Allow me to share with you some further commentary on this passage from the Bible Knowledge Commentary by John F. Walvoord and Roy B. Zuck:
God told Adam that he would experience great pain in scratching out a livelihood. The word translated “painful toil” is the same word used for the woman’s pain. (This word occurs only three times in the Old Testament.) Death will be man’s end — he will return to the ground (a gracious provision in view of the suffering), and he will return to dust and become the serpent’s prey again. So much for ambitions for divinity! Man may attempt to be like God, but he is dust.
Today’s quote about the Bible is from Leonard Ravenhill. He said: “One of these days some simple soul will pick up the Book of God, read it, and believe it. Then the rest of us will be embarrassed.”
Our topic for today is titled: “Humanity’s Relationship with the World (Part 2)” from the book, “The Promise and the Blessing” by Dr. Michael A. Harbin.
As we look at God’s admonitions to Adam, we note two aspects of His judgment, both of which address man’s relationship with the world. The first aspect is that the ground is cursed because of man. What this means is not completely clear. On the one hand, it seems to set up the next aspect of judgment, which involves exhausting labor on the part of man to grow his crops. On the other hand, it seems to be a separate aspect of judgment.
This cursing of the ground may be what Paul addresses in Romans 8:20-21, where he notes that all of creation was subjected to “futility” and “slavery to corruption.” If so, then what we see here may be God announcing His temporary acceptance of Satan’s usurpation of man’s position of authority over the world. We do see later that even Jesus accepted the fact that Satan had become “the ruler of this world.” At the same time, Jesus anticipated Satan’s future demise. This concept, however, takes us into a realm totally separate from ours, the spiritual. It also implies warfare between fallen angels and God. This warfare is mentioned a number of times throughout the Bible and seems to lay a foundation for many of the struggles we face today—but that is an entirely different subject and must be dealt with elsewhere.

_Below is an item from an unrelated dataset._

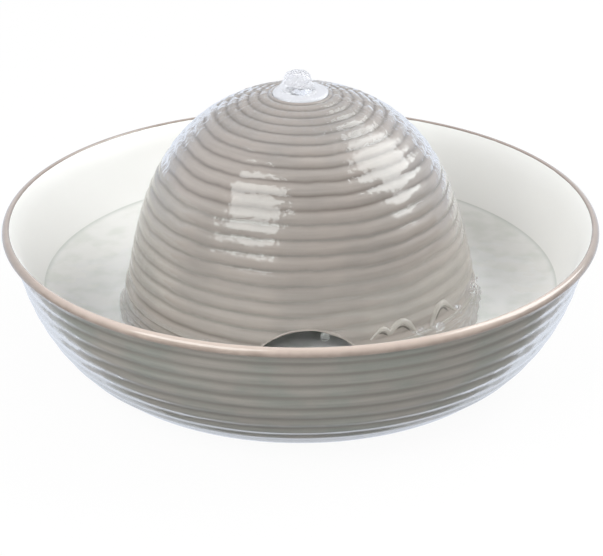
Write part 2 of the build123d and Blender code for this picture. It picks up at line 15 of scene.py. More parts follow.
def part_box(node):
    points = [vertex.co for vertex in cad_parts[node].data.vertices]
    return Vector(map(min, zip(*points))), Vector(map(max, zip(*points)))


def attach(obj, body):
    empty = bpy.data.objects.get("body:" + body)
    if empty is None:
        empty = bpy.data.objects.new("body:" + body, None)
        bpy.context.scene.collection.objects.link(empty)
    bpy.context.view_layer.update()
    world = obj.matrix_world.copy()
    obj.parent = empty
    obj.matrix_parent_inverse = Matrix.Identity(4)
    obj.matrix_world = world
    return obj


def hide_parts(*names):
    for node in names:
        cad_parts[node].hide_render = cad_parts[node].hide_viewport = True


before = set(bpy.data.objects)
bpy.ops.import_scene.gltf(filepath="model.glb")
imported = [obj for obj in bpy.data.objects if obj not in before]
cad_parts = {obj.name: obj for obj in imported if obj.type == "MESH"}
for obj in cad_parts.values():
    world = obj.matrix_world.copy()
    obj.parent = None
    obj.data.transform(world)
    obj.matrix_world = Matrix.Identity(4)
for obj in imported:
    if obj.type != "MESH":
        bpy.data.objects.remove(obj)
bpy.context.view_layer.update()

MM = 0.001


def ring(radius, height):
    """Point of a profile that is turned round the vertical axis."""
    return (radius, 0.0, height)


# ---------------------------------------------------------------- places from the frame
bowl_low, bowl_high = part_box("bowl")
nozzle_low, nozzle_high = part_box("outlet_nozzle")
RIM, BOWL_TOP, BOWL_FOOT = bowl_high.x, bowl_high.z, bowl_low.z
FLOOR_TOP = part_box("dome")[0].z
NOZZLE_RADIUS, NOZZLE_TOP = nozzle_high.x, nozzle_high.z

# sizes of the bowl that the frame's boxes don't give
FOOT_RADIUS = 100.0 * MM
FLOOR_RADIUS = 94.0 * MM
LIP_HEIGHT = 5.0 * MM
LIP_BOTTOM = BOWL_TOP - LIP_HEIGHT
LIP_OVERHANG = 5.0 * MM
LIP_INSIDE_ROLL = 3.7 * MM
LIP_CREST_INSET = 2.6 * MM
LIP_WIDEST_DROP = 2.8 * MM
RECESS_RADIUS = 78.0 * MM
RECESS_DEPTH = 2.0 * MM
BOWL_RIB_UNITS = 8.26
BOWL_RIB_DEPTH = 0.6 * MM
BOWL_FOOT_SHARE = 0.215
# first rib's width, how much each next one gains, and how many are narrower than a full rib
LIP_RIBS = (0.68, 0.09, 4)
# handles of the bowl's cubic side: out and up from the foot, in and down from the lip
BOWL_FOOT_HANDLE = (17.7 * MM, 5.2 * MM)
BOWL_LIP_HANDLE = (5.0 * MM, 40.0 * MM)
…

The second aspect of judgment is that difficult labor would be necessary for human sustenance. In a general sense, this means that agriculture would become a very laborious occupation: the ground would now produce thorns and thistles instead of the products desired. Consequently, man would have to labor “by the sweat of [his] brow” for his food. There are two factors involved in this judgment: weeds and thistles.